REVIEW: Reading Gabriel Garcial Marquez, Postumously

Until August

By Gabriel Garcia Marquez, Anne McLean (Translator)

Knopf 144 pp.

By Jim Swearingen

When Patrick Hemingway edited and published True at First Light, in 1999, posthumously and against his father’s wishes, the critics did not fawn. Such post-mortem publications often lack polish and painstaking craftsmanship precisely because the original author never finished them. These books are typically clumsy facsimiles of what made us love an author’s work in the first place and, as such, may embarrass the reader and the critic. They brush the itch without scratching it. Yet, who would not jump at more pages from a favorite writer, though we might fear disappointment.

This deficiency applies to Gabriel Garcia Marquez’s posthumously published novel, Until August, which Rodrigo and Gonzalo Garcia Barcha have released against their father’s wishes. Marquez, who was suffering from advanced dementia as he worked on it, instructed that the book be destroyed, an act he evidently did not have the will, nor the wherewithal to commit. Neither did his sons.

Typically, opening up a new Marquez novel entails a roll of uncommonly fine dice. The reader may dive into an epic narrative encompassing centuries of war and dissolution, or delve into the mind of a washed-up hero, struggling to hold onto political relevance, or even find a quasi-journalistic account of social upheaval in his native Columbia. Whichever particular invention one finds, Marquez’s tales of vanity, seduction, cruelty, and fate guided by accident splash across the pages like paint across a Jackson Pollock canvas. His vast compositions convey an incorrigible humanity stumbling over itself in pursuit of lasting fulfillment while mortality and nature rapidly swallow it up. Political power, stately pomp, sexual prowess, marital bliss, and innocent youth all fade, or are devoured.

But Until August begs for more time with the master’s honing chisel. This novel is an intriguing beginning of what his editor, Cristobal Pera, calls “an original theme [Marquez] had not tackled previously in his work.” The author envisioned it as a collection of short stories united by a common female protagonist and adulterous theme rather than the sort of fantastical generational narrative in 100 Years of Solitude or Autumn of the Patriarch.

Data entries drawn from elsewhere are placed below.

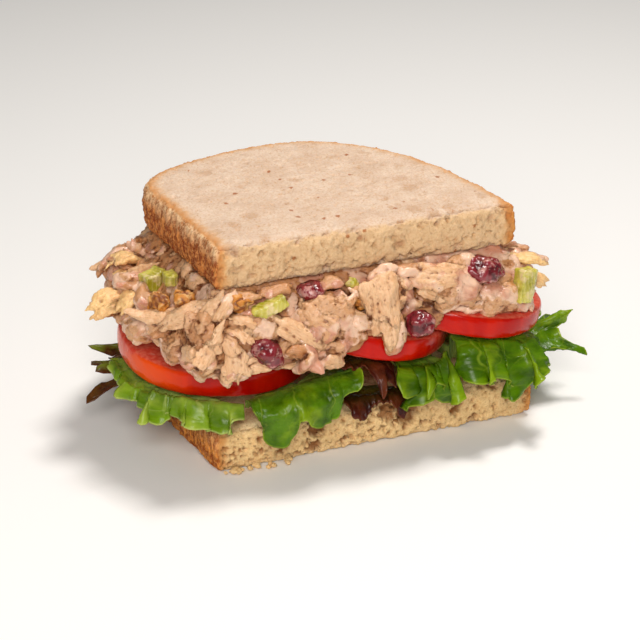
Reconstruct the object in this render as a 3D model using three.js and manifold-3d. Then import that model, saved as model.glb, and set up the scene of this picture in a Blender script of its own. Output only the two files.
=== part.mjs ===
// Half a chicken salad sandwich, cut straight across a country loaf, in millimetres.
// +X runs along the cut face, +Y from the cut face back to the crust, +Z up.
// The origin is on the underside of the bottom slice, at the middle of the slice.
//
// From the bottom up: bread, lettuce leaves, three shingled tomato slices, chicken salad with
// cranberries, celery and walnut in it, bread. The salad bulges out past the bread all round.

import * as THREE from "three";
import { mergeVertices } from "three/addons/utils/BufferGeometryUtils.js";
import Module from "manifold-3d";

const wasm = await Module();
wasm.setup();

// ---------------------------------------------------------------- driving dimensions

const CUT_Y = -38; // plane of the cut face of both slices
const SLICE_THICK = 16;
const TOP_UNDERSIDE = 68; // height of the top slice's underside above the table
const GAP = 0.35; // clearance kept between touching pieces
const LEAF_THICK = 0.9;
const LEAF_CLEAR = 1.2; // from the middle of a leaf to the tomato slice over it
const LEAF_LOWEST = 3; // leaves that hang out over the edge stop this far above the table
const TOMATO_SIDES = 28;
const SLOT_DEPTH = 30; // how far below a tomato slice the salad is cleared away

// The two halves of slices: where the cut starts on the left, how long and how deep they are, and
// how far the flat base of the loaf leans out from the cut.
const bottomSlice = { name: "bread_bottom", left: -60, length: 120, depth: 86, flare: 6, base: 0 };
const topSlice = {
  name: "bread_top",
  left: -58.7,
  length: 109.2,
  depth: 88.6,
  flare: 5,
  base: TOP_UNDERSIDE,
};

// Each tomato slice: centre of its underside, radius, thickness, and its slope along X and Y.
const tomatoes = [
  { name: "tomato_left", at: [-45.6, 1.5, 26.6], radius: 36, thick: 10.2, slope: [-0.035, 0.065] },
  { name: "tomato_middle", at: [0.9, -12.5, 35.2], radius: 34, thick: 9.4, slope: [-0.22, 0.02] },
  { name: "tomato_right", at: [37.3, -13, 37.6], radius: 34, thick: 9, slope: [-0.22, 0.02] },
];

const colours = {
  bread: 0xd9b98c,
  tomato: 0xc4190f,
  green: 0x4f8f1c,
  red: 0x5a2a1e,
  salad: 0xd8b48c,
  cranberry: 0x5c1420,
  celery: 0xa9b83a,
  walnut: 0xa8692c,
};

// ---------------------------------------------------------------- helpers

const vec = (x, y, z) => new THREE.Vector3(x, y, z);
const lerp = THREE.MathUtils.lerp;
const clamp = THREE.MathUtils.clamp;
const smooth = THREE.MathUtils.smoothstep;
const radians = THREE.MathUtils.degToRad;

// A small generator, so that every build draws the same numbers.
function seeded(seed) {
  let state = seed * 2654435761;
  return () => {
    state = (state + 0x6d2b79f5) | 0;
    let t = Math.imul(state ^ (state >>> 15), 1 | state);
    t = (t + Math.imul(t ^ (t >>> 7), 61 | t)) ^ t;
    return ((t ^ (t >>> 14)) >>> 0) / 4294967296;
  };
}

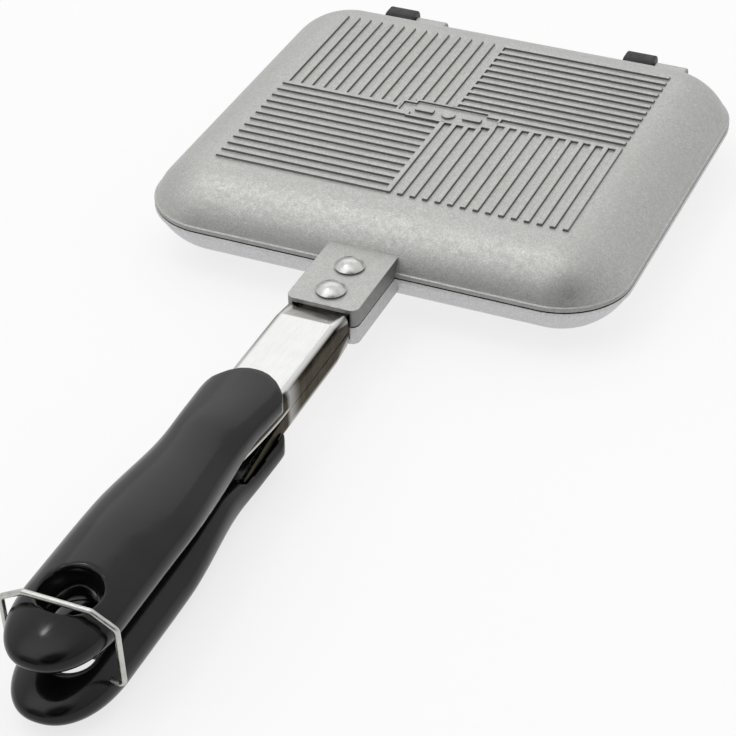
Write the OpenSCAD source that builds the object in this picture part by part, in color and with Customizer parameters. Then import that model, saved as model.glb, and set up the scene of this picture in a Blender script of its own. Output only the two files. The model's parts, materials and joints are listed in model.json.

Every August 16th, Ana Magdalena Bach visits a poor island where her mother is buried, to lay a bouquet of gladioli on the grave. Each year, she attempts to patronize the same florist, the same taxi driver, and the same hotel. And every year, she follows up her annual cemetery tribute with a spontaneous sexual tryst with a different man. In the first chapter, which was originally published in The New Yorker in 1999, she picks up a traveling salesman in a bar. In subsequent years, as the island becomes more prosperous and overcrowded, she continues to pursue her carnal desires with a series of smarmy, intoxicated mashers in the same nearly predatory fashion that many of Marquez’s male characters do in his other works.

Whether motivated by the thrill of the hunt, the titillation of infidelity, or a resentful vengeance against her suspiciously flirtatious husband is never clear. Human causation in Marquez’s work always defies neat, linear analysis. It recalls the film Same Time, Next Year, itself a series of brief vignettes, about an adulterous couple who, somewhat inexplicably, meet annually at the same inn, on the same weekend, to continue a sometimes carnal, sometimes platonic affair over decades.

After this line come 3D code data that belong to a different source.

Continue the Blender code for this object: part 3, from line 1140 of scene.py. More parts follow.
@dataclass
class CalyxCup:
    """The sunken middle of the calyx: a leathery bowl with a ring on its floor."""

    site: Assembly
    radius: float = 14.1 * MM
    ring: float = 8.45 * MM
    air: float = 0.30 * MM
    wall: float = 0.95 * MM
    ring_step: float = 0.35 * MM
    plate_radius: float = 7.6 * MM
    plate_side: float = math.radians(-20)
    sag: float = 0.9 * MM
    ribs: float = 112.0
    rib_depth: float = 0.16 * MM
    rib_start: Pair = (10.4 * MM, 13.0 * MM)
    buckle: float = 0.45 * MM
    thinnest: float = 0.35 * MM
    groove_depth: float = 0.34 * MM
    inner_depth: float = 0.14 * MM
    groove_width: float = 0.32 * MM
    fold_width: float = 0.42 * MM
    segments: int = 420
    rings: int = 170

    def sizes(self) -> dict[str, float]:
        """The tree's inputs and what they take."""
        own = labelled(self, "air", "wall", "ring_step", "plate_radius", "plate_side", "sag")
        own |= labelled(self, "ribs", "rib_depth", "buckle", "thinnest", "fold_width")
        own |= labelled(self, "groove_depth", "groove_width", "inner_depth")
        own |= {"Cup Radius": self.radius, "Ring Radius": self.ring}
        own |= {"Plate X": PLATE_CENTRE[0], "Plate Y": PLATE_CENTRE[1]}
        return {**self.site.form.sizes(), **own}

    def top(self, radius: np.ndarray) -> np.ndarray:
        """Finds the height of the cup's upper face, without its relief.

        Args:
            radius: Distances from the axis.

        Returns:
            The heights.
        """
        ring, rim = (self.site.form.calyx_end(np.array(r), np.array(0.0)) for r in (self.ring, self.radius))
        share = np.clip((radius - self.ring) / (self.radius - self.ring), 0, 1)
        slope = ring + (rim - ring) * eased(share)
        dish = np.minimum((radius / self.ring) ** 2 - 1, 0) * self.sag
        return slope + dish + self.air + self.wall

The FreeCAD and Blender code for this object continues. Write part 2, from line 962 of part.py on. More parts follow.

Marquez often depicts an unrestrained eroticism that some American readers find off-putting. Accusations of misogyny and chauvinism stalk his works. In a country where sexuality is still neatly siloed and classified, if only with abbreviations and acronyms, his unapologetically fiery descriptions defy America’s prurient–while-Puritanical relationship with sex, buttressed with so many social regulations and ideological taboos. Still feeling shame at our kinks and peccadillos, how could we not bristle at the easy way he explores unrepentant lust and disenchantment, followed inevitably by more lust?

Marquez has always been a faithful reporter of what humans do and how they act without censorious commentary. His attention to dress, style, and the detailed movements of eyes and fingers broadcast hunger and pathos, the tension between venery and propriety. Ana displays a trolling sexuality that Marquez more often depicts in his male protagonists. The very title Until August suggests the anticipation of her annual trysts, rather than the doleful adventures themselves.

This novel still bears traces of the Maestro’s hand: the grails that elude us, the intoxicating opportunities that end in failure and despair, the shock of recognition when a previous generation’s secrets parallel our own; and always, the shadow of unmerciful poverty and its grotesques.

A love affair with an author’s life’s work may start with the clumsy fumblings in the backseat of his early stories, evolving into a sublime literary gratification, only to end with affectionate nostalgia in the twilight of what was. Hemingway’s son, and Marquez’s sons, and the numerous postpartum publishers of their parents’ final work have not done wrong in sharing them with us. An agitated perfectionism need not deprive us of a last few pages with our old literary flames. However imperfect, we are grateful to have them.